Brendan Ryan (University of Nottingham, UK) presented an overview of the process that has been developed within RESTRAIL for the evaluation of a wide range of preventative measures for suicide and trespass which are known to be used across EU Member States. Jean-Marie Burkhardt (IFSTTAR, France) presented results from the application of the methodology, identifying a shortlist of measures for implementation and testing in a later phase of RESTRAIL. Future challenges for evaluation of selected preventative measures in the field tests in RESTRAIL were discussed.
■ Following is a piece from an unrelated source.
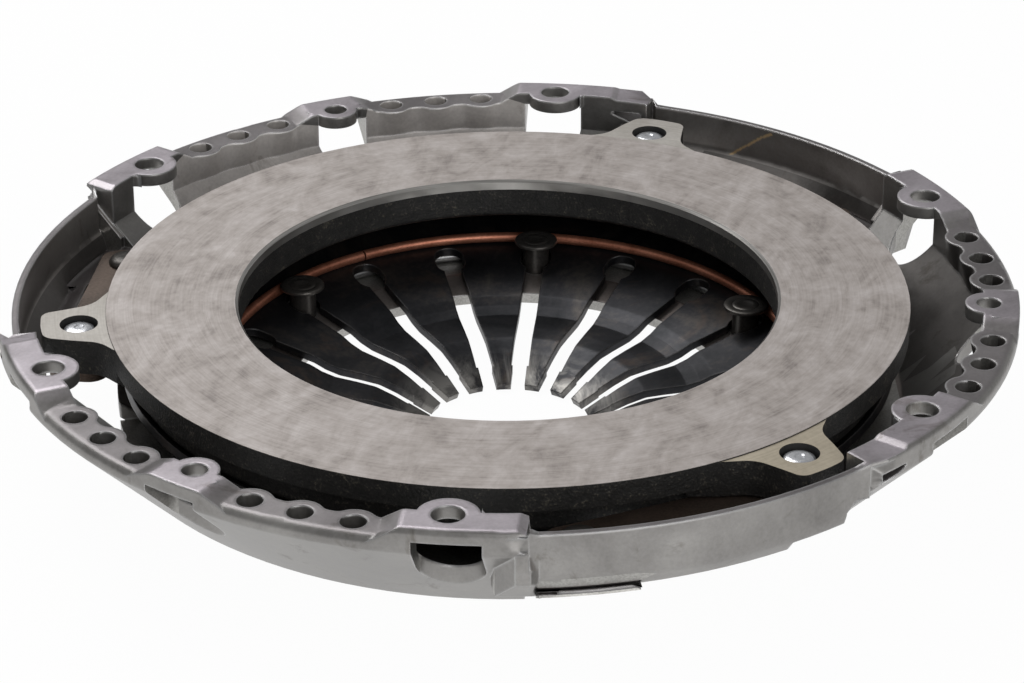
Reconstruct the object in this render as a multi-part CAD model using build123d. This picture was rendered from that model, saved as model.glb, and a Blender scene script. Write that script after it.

The session was planned to strengthen links with other researchers in this area of work and to exchange ideas for the evaluation of the success of preventative measures in this type of railway context. Dione Hills (Tavistock Institute, UK) presented a review of the evaluation strategy options and described features of the Network Rail/Samaritans programme for tackling suicide, before outlining the evaluation strategy that is being adopted in Great Britain for this programme. Anne Mills (RSSB) provided an overview of the numbers of railway fatalities in Great Britain.

The special session attracted interest from a broad range of countries (e.g. UK, Sweden, Switzerland, Israel and US), enabling dissemination of the goals of the RESTRAIL project to a wider audience and engagement of human factors and safety experts in discussion about methodology and results that have been obtained in the project to date.
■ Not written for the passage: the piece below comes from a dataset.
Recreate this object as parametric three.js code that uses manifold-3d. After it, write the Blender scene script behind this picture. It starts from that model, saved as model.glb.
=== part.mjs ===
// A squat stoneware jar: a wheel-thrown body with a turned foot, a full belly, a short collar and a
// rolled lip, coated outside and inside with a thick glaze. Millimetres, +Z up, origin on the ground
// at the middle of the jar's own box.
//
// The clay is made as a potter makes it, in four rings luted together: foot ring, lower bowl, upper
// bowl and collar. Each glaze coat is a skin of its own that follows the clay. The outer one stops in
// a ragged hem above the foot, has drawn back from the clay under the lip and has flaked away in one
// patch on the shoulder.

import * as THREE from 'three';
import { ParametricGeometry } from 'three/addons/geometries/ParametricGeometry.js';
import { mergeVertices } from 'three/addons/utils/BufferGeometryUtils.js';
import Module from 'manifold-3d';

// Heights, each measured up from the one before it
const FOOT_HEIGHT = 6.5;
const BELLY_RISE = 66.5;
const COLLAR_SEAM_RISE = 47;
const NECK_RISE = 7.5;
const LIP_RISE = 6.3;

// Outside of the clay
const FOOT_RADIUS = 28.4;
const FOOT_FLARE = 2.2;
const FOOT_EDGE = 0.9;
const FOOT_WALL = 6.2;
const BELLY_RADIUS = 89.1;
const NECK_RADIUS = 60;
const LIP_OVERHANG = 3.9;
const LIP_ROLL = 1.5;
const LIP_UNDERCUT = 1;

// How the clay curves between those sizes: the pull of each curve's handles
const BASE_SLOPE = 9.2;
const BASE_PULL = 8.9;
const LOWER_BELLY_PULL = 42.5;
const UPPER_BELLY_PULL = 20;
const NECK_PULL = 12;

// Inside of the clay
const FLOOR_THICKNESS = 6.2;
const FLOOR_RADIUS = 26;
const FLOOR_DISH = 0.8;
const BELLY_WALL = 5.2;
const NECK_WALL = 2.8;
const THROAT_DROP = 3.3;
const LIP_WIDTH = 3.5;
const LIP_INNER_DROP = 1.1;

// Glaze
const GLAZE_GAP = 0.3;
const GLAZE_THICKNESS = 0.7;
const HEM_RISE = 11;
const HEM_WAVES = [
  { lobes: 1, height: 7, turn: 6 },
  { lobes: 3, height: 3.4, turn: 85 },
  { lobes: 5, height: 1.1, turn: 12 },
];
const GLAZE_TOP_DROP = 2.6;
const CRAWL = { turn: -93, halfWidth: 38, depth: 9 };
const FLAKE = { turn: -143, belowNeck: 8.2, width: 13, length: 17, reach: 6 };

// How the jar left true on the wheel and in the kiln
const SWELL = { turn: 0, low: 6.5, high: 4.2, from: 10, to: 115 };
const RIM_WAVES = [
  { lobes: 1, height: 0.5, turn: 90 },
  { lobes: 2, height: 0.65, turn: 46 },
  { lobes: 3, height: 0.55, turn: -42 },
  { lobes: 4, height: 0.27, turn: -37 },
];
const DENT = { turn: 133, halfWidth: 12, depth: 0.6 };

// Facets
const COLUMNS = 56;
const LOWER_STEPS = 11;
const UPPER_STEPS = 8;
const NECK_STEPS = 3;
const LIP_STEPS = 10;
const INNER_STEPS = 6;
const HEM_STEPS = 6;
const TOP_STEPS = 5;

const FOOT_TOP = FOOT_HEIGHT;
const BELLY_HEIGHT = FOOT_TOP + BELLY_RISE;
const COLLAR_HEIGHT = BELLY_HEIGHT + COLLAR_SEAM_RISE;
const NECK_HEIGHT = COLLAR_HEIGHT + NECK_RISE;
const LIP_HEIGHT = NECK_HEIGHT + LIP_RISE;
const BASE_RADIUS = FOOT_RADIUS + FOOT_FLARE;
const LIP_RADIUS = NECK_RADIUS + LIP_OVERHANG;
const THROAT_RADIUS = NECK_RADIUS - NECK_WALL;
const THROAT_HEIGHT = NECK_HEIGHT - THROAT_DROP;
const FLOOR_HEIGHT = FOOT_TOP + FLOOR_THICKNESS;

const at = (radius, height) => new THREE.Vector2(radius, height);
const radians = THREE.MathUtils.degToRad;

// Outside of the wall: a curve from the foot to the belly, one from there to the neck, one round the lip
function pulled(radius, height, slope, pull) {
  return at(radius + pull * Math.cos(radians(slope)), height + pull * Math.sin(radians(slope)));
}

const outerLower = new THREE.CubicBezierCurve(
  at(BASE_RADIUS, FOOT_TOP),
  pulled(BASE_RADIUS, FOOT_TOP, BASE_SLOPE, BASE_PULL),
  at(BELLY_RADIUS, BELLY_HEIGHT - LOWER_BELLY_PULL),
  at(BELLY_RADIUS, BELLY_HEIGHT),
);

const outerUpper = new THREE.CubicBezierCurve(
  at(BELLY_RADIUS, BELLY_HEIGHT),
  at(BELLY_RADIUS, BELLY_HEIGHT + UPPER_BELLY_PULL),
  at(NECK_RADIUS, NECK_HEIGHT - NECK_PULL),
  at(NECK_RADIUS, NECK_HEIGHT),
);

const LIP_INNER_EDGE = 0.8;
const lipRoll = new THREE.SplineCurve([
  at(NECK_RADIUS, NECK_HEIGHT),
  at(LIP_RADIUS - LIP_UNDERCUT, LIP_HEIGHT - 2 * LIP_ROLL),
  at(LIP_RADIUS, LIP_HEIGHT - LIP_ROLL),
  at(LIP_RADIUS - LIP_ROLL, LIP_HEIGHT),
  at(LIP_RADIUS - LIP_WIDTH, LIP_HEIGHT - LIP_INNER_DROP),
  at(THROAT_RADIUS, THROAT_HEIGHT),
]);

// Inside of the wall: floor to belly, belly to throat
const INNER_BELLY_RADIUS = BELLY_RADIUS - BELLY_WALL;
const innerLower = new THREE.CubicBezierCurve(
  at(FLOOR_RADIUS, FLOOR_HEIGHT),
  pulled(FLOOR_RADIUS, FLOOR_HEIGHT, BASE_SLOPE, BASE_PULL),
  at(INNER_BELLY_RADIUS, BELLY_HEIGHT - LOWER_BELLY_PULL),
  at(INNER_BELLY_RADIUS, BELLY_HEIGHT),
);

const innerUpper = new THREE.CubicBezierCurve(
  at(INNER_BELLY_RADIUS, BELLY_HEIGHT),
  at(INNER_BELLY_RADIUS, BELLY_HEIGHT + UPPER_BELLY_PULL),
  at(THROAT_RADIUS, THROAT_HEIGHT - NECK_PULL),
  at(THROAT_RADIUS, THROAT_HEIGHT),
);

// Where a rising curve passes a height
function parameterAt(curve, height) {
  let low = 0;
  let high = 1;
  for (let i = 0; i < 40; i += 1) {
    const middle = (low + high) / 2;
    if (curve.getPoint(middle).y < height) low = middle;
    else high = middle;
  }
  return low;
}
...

This is the fourth of a series of Rail Human Factors Conferences that have been arranged jointly by the University of Nottingham, RSSB and Network Rail, since 2003. The conference was attended by researchers and practitioners from 24 countries, with delegates from 18 European countries and further afield from Australia, Hong Kong, Israel, Japan, Korea and the United States. Conference sessions focused on a wide range of human factors topics (e.g. human reliability, fatigue, safety culture, human factors integration, competence and incident investigation) and included opportunities for industrial visits to the London Underground Control Centre and Training Centre.